Olympus Corp. said it’s looking for new camera markets such as sensors used in cars after forecasting a loss in the business for this fiscal year — its fifth straight annual deficit.
The scandal-tainted camera maker, also the world’s biggest endoscope supplier, will spend about ¥3.5 billion on its quest to find and develop business-to-business markets for its cameras, Chief Executive Officer Hiroyuki Sasa said in a recent interview in Tokyo.
The camera unit will return to profit in the 12 months ending March 2016, according to Sasa, a year later than he had previously forecast.
Olympus is looking beyond the consumer market for its cameras at a time when firms like Panasonic Corp. have benefited from pivoting toward products for cars and homes.

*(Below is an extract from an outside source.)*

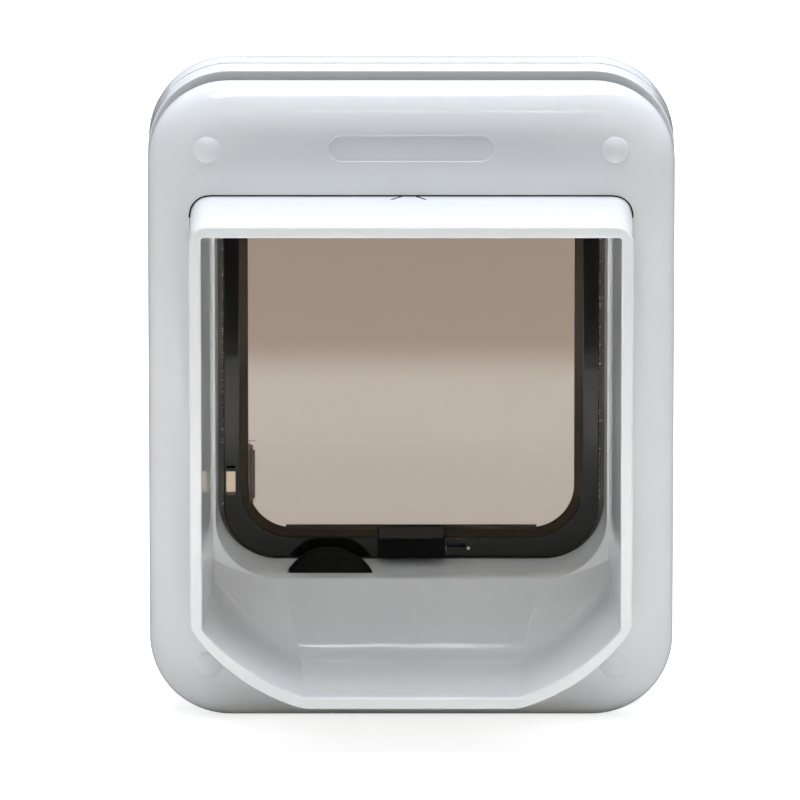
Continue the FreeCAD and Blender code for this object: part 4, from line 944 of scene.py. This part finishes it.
# Lock
# Two matte black cams on one shaft, one on each side of the flap, and indoors a knob with a
# grip and three position dots beside it.
matte_black = gloss_plastic("matte_black", (0.003, 0.003, 0.0028), 0.6, 0.2, 0.05, 0.02)
matte_black.node_tree.nodes["Principled BSDF"].inputs["Specular IOR Level"].default_value = 0.1
dark_plastic = gloss_plastic("dark_plastic", (0.055, 0.056, 0.06), 0.3, 0.1, 0.06, 0.02)


def dressed(name, node, material, body, slot, ease):
    """A copy of a CAD piece with its edges eased."""
    shell = bmesh.new()
    shell.from_mesh(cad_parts[node].data)
    bmesh.ops.remove_doubles(shell, verts=shell.verts, dist=2e-6)
    bmesh.ops.dissolve_limit(shell, angle_limit=math.radians(0.5), verts=shell.verts,
                             edges=shell.edges)
    piece = moulding(name, shell)
    round_off = piece.modifiers.new("eased_edges", "BEVEL")
    round_off.width = ease * MM
    round_off.segments = 3
    piece.modifiers.move(1, 0)
    settle(piece, material, body, slot, node)
    return piece


dressed("cam_outdoors", "front_cam", matte_black, "lock", "matte_black", 0.5)
dressed("cam_indoors", "rear_cam", matte_black, "lock", "matte_black", 0.4)


def turned(name, x, z, profile, sides=64):
    """A closed turned piece on an axis through the depth, from radius and depth pairs."""
    shell = bmesh.new()
    one, two = tube(shell, [circle(x, z, radius, y, sides) for radius, y in profile])
    shell.faces.new(one)
    shell.faces.new(two)
    return moulding(name, shell, 40)


knob = turned("knob", LOCK_X, LOCK_Z, [(10.6, 57.2), (11, 57.6), (11, 59.9), (10.8, 60.3), (10.3, 60.6),
                                       (9.4, 60.6), (9.1, 60.4), (8.8, 60.6), (0.5, 60.6)])
grip = eased_block("grip", (LOCK_X - 2.5, 59, LOCK_Z - 9.9), (LOCK_X + 2.5, 65.2, LOCK_Z + 9.9), 1.1)
pointer = eased_block("pointer", (LOCK_X - 0.5, 65, LOCK_Z + 4), (LOCK_X + 0.5, 65.3, LOCK_Z + 9), 0.1, 1)
bpy.context.view_layer.update()
joined(knob, grip, pointer)
settle(knob, dark_plastic, "lock", "dark", "lock_knob")
dots = []
for turn in (0, 120, 240):
    t = math.radians(90 - turn)
    dots.append(turned("position_dots", LOCK_X + 14 * math.cos(t), LOCK_Z + 14 * math.sin(t),
                       [(0.9, 56.7), (0.9, 56.85), (0.7, 57), (0.05, 57.05)], 24))
bpy.context.view_layer.update()
settle(joined(*dots), dark_plastic, "casing", "dark")

# Indoor controls
# A round learn button with a dished face, and a small red lens.
button = turned("button", 76, 31, [(5.4, 52.8), (5.4, 54), (4, 54.1), (4, 58.2), (3.7, 58.6), (3.2, 58.6),
                                   (2, 58.45), (0.05, 58.4)])
settle(button, dark_plastic, "button", "dark", "learn_button")
red_lens = gloss_plastic("red_lens", (0.5, 0.03, 0.02), 0.08, 0.05, 0.01, 0.01)
lens = turned("lens", 60, 31, [(2.4, 49.3), (2.4, 56.9), (2, 57.2), (1.2, 57.38), (0.05, 57.4)], 40)
settle(lens, red_lens, "casing", "lens", "status_light")

# Inner pieces
# Cells, contacts, screws, coil, latch and board keep their solids' shapes.
copper = bare_metal("copper", (0.72, 0.36, 0.2), 0.25)
nickel = bare_metal("nickel", (0.58, 0.58, 0.6), 0.2)
cell_wrap = gloss_plastic("cell_wrap", (0.035, 0.045, 0.06), 0.25, 0.1, 0.02, 0.01)
board_green = gloss_plastic("board_green", (0.015, 0.11, 0.045), 0.3, 0.3, 0.05, 0.02)
paint(copper, "antenna_coil")
paint(nickel, "frame_magnet", "flap_magnet")
paint(steel, "frame_screws", "case_screws", "contact_plates", "contact_springs", "hinge_pin_left",
      "hinge_pin_right", "detent_spring", "latch_bolt", "latch_solenoid")
# The striker's steel is tinted light blue as a painted reflection of the sky.
paint(bare_metal("steel_with_painted_sky_reflection", (0.5, 0.62, 0.76), 0.6), "latch_striker")
paint(dark_plastic, "battery_tray", "lock_shaft", "latch_bracket")
paint(cell_wrap, "battery_1", "battery_2", "battery_3", "battery_4")
paint(board_green, "circuit_board")
paint(matte_black, "control_chip", "button_switch")
paint(white_gloss, "flap_holder")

Sales of automobile cockpit electronics and connected services may reach $80 billion by 2020, according to Visteon Corp., spurred by infotainment systems, Apple Inc.’s CarPlay and U.S. regulations mandating back-up cameras.
“If we don’t prepare from now, we could get a bigger hit and report wider loss than now,” Sasa said referring to the camera unit. “We have such a sense of crisis.”
Operating income will be ¥88 billion for this fiscal year, based on its forecast for all divisions, including its mainstay products doctors use to view patients’ body cavities.
The camera unit aims for a ¥5 billion operating profit in the year starting April 2015, after the ¥3.5 billion loss it expects this fiscal year, Sasa said. Excluding the investment on seeking new markets, the camera unit would break even this year after reporting an operating loss of ¥9.2 billion in the year ended March, Sasa said.
Olympus wants to sell 630,000 units of mirrorless models this year, 24 percent over last year. Sales of compact cameras are expected to plunge to 1 million units this year from 2.71 million a year ago, it said.
Sasa in December had forecast that the camera unit will return to profit in the year that started April.
Shares of Olympus, which doubled in 2013, have fallen 2.4 percent this year, while the Topix has declined 8 percent.
Net income will more than triple to ¥45 billion for the year ending March because of growth in its medical unit and reduced losses in its camera unit, Olympus said May 9. Sales will rise 6.5 percent to ¥760 billion for the period, it said.
Olympus was sued by six banks for ¥27.9 billion in damages — the largest among civil lawsuits filed against it, over a 13-year accounting fraud, it said April 9.